Da mesma maneira, a tolerância religiosa é um tema bom para
ser lançado de São Paulo. Das
metrópoles que conheço, foi uma
das que resolveram de forma satisfatória a convivência entre as
religiões. Bono falou o nome de
alguns Estados, mas, com a sensibilidade da história irlandesa e
da atualidade do Oriente Médio,
poderia ter ressaltado esta característica diante de seus olhos.
Grandes estrelas pop sempre
vão visitar presidentes e dirão coisas sem nenhuma responsabilidade com a repercussão na política
interna. Isto pode se dar de barato. O próximo show, por exemplo,
é de Santana: possivelmente vai
se dançar mais.
A passagem dos Stones e do U2
reafirma para mim não só análise do passado sobre as chances turísticas culturais do Brasil mas
lembra também que não conseguimos neutralizar nossa principal vulnerabilidade: a falta de
uma política consistente para atenuar a violência urbana.
Na medida em que o Brasil se
abrir para esses festivais de verão,
novos grupos aparecem e com posições as mais variadas sobre política, desde uma distância saudável até a hostilidade.

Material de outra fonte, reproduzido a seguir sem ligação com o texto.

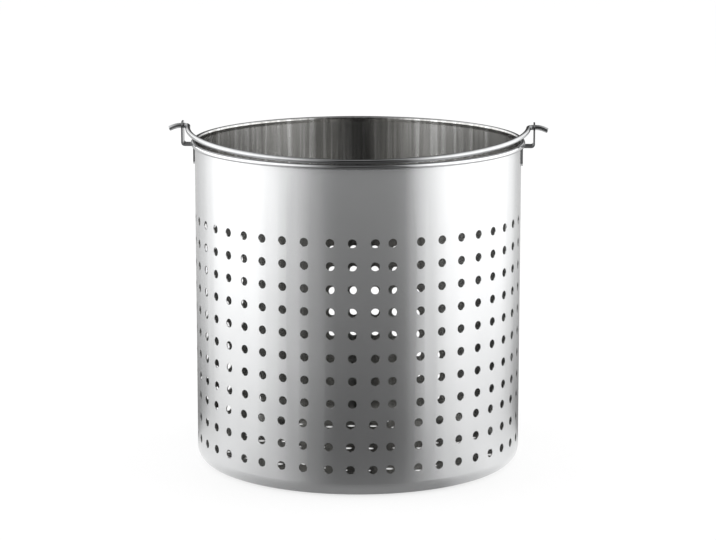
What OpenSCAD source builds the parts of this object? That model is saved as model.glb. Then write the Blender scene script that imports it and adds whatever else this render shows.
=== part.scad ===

Portanto, a sensação de que esses festivais favorecem um ou outro partido é passageira. O que está pela frente é a possibilidade de
se ampliar o turismo, criar um nicho, já tentado pelo Rock in Rio, e
fazer do país uma plataforma para a cultura de paz, o que daria
uma dimensão popular ao fundamento de nossa política externa.
Para confirmar que morri, vou
me fechar no Carnaval, soterrado
por textos inacabados, relatórios
e, como diz um amigo, muita costura para fora. O governo tem
tempo para refletir sobre essa possibilidade turística e interferir de
forma positiva. Os cálculos do Rio
mostraram resultado favorável
do ponto de vista econômico.
O que o governo deveria apressar mesmo é a decisão sobre a televisão digital. A vida dos que ficaram em casa, poderia ter sido
enriquecida por uma imagem
com definição maior, um som
mais límpido. São respostas que
dependem de base técnica e a forma de consulta ampla, por mais
democrática que pareça, nem
sempre atinge os melhores resultados.
Se até o ano que vem isso não
estiver resolvido, o caminho será
voltar à praia para ouvir os
shows. A multidão não é muito
diferente da que se concentra no
Réveillon. O dilema será: ela ou
TV digital? Encerrei prematuramente minha carreira nesses cercadinhos com convites. A única
vez que fui, recusei-me a usar as
camisetas de propaganda. Saí
com um gosto de nunca mais.
Entre a multidão e cercadinhos,
mil vezes a multidão. Creio que
ela não se sentirá traída se eu optar pela minha casa. Aquela imagem dos celulares acesos no Morumbi mostra que até mesmo as
pessoas comprimidas na praia ou
no estádio terão o espetáculo na
palma da mão.
Ao mencionar os celulares acesos e ligá-los às possibilidades da
TV digital, os técnicos vão supor
que tomo posições. Mas os técnicos sabem que nada entendo do
assunto. É apenas o palpite de alguém que não apenas quer se libertar do analógico, mas também
dos fios. Hoje já se faz quase tudo
nos celulares. Por que não mostrar os grandes shows?